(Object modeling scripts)
#####
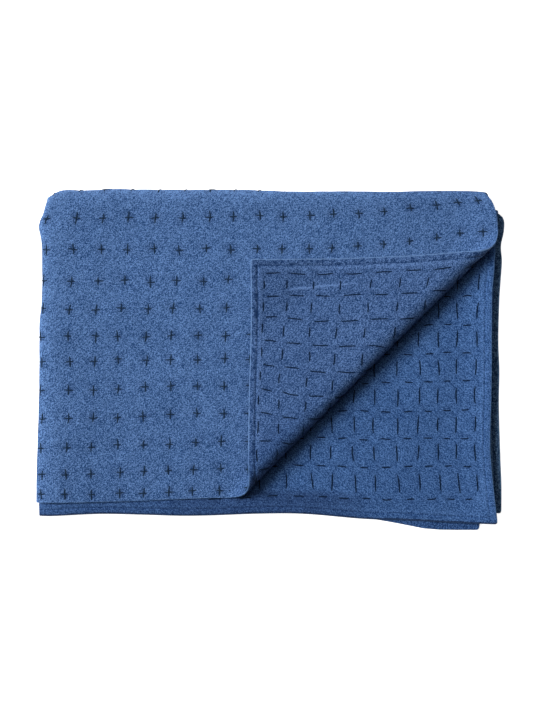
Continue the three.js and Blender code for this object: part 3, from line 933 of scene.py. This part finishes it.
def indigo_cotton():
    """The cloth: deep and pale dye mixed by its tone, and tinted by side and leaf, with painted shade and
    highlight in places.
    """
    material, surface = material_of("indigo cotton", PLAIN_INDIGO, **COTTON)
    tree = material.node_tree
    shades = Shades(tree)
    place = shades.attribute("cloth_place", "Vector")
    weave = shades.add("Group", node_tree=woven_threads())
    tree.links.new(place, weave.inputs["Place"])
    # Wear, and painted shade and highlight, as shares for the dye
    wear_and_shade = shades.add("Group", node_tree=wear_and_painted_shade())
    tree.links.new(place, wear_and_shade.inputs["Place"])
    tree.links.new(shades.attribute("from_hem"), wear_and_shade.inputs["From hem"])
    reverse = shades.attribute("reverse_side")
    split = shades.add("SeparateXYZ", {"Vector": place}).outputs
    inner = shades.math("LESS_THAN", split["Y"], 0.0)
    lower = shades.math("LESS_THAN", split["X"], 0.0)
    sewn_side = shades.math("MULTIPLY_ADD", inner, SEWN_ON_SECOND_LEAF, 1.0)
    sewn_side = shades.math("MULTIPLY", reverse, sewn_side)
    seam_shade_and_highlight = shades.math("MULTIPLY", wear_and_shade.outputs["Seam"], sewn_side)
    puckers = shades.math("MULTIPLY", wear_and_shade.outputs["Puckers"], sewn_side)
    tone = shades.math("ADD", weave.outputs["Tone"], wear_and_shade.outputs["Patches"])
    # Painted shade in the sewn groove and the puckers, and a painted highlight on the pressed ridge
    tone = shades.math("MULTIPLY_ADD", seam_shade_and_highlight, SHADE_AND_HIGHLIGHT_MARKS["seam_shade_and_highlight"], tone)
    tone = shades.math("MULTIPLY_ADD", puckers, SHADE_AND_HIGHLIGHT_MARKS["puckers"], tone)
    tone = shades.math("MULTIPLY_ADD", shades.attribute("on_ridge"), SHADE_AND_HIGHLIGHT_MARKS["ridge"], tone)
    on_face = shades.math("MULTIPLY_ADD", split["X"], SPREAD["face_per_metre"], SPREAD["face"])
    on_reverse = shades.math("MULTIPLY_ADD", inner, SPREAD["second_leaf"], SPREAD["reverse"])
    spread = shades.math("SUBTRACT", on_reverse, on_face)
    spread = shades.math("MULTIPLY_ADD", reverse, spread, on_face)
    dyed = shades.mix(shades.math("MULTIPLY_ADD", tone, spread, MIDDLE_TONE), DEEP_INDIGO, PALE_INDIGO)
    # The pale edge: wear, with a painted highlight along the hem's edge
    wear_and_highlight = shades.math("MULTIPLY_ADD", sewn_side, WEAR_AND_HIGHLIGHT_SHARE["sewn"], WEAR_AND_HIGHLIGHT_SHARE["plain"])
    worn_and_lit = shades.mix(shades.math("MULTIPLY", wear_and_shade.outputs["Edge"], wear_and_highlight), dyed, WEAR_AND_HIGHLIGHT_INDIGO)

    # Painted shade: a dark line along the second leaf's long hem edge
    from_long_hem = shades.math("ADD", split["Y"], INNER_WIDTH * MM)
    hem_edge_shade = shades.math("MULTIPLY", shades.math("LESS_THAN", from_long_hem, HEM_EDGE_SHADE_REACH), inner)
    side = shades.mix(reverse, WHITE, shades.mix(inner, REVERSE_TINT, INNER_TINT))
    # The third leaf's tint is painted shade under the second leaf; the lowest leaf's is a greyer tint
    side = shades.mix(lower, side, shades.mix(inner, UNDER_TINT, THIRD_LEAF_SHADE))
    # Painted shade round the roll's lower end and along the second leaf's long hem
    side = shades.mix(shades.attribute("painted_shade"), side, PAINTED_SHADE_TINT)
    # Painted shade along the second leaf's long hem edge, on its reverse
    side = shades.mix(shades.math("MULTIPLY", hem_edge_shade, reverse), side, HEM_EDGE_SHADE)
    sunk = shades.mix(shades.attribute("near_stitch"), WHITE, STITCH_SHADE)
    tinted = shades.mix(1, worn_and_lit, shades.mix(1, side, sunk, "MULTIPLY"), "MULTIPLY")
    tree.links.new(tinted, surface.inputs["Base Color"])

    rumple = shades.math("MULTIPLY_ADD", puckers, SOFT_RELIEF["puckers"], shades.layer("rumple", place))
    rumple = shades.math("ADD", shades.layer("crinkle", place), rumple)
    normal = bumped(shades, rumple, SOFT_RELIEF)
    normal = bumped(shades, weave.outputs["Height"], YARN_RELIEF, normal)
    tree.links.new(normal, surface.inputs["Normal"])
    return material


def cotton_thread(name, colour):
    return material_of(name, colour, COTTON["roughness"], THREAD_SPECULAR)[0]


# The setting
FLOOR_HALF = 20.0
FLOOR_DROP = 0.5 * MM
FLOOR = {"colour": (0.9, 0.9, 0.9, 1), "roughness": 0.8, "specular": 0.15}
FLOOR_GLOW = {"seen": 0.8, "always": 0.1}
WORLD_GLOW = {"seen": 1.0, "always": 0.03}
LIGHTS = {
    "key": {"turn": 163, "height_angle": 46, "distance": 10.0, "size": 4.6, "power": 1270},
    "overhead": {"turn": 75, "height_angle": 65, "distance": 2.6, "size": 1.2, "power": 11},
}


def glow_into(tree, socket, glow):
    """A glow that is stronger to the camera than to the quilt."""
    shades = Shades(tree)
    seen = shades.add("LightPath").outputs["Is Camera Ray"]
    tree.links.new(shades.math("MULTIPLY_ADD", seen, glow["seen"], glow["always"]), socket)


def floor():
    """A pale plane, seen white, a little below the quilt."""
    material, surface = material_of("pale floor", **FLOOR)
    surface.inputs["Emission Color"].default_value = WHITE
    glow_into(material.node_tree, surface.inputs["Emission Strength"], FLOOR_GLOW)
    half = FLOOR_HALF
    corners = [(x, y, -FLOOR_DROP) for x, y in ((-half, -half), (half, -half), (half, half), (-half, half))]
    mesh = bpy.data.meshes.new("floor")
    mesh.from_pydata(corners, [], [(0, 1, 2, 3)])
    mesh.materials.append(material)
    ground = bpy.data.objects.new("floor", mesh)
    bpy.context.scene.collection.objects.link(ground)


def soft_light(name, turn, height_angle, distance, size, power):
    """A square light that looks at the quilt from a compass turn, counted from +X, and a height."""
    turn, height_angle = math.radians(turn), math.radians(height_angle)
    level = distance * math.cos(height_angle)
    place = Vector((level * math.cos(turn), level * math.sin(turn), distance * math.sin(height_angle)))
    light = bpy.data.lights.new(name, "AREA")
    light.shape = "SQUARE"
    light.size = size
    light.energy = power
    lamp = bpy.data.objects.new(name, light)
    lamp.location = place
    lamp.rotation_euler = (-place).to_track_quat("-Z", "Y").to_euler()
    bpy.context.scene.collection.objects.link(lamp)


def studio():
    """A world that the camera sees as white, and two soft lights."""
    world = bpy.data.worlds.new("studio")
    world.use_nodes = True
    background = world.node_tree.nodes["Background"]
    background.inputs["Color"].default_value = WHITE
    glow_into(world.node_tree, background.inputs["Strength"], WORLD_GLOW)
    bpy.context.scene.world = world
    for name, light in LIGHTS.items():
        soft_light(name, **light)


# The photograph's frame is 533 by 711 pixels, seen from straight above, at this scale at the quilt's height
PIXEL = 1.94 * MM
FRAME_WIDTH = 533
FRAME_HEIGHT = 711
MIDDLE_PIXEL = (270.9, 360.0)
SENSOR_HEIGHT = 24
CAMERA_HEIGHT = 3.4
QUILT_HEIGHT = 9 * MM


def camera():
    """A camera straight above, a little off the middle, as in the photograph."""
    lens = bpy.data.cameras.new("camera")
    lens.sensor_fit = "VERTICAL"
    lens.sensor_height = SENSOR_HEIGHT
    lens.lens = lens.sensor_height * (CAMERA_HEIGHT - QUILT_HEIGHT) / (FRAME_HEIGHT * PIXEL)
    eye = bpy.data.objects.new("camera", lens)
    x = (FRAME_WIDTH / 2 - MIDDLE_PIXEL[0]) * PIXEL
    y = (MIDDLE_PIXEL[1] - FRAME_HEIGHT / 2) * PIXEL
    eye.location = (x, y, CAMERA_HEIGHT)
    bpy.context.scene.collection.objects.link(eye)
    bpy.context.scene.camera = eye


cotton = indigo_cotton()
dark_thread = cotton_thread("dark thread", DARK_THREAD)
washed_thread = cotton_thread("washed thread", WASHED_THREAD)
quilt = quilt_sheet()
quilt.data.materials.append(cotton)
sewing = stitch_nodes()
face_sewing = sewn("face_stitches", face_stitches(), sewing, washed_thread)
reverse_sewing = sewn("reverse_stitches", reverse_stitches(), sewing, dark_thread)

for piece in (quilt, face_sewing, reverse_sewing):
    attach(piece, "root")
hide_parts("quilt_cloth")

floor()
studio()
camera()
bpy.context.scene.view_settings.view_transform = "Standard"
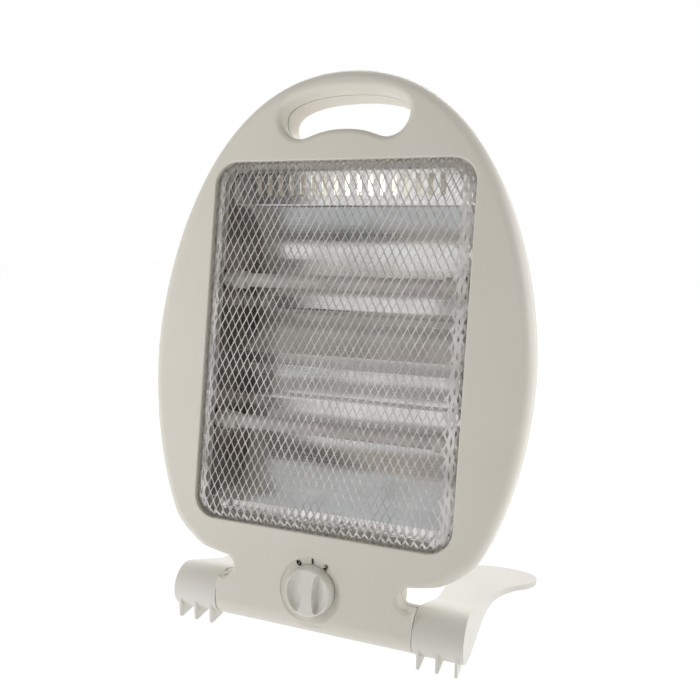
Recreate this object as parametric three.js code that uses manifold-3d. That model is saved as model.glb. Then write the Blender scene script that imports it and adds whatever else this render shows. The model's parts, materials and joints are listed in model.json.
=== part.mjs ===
#####
WHAT IS REQUIRED:
Tell how many lines in the material contain the word "code". Only the number is wanted.

THE OUTPUT:
2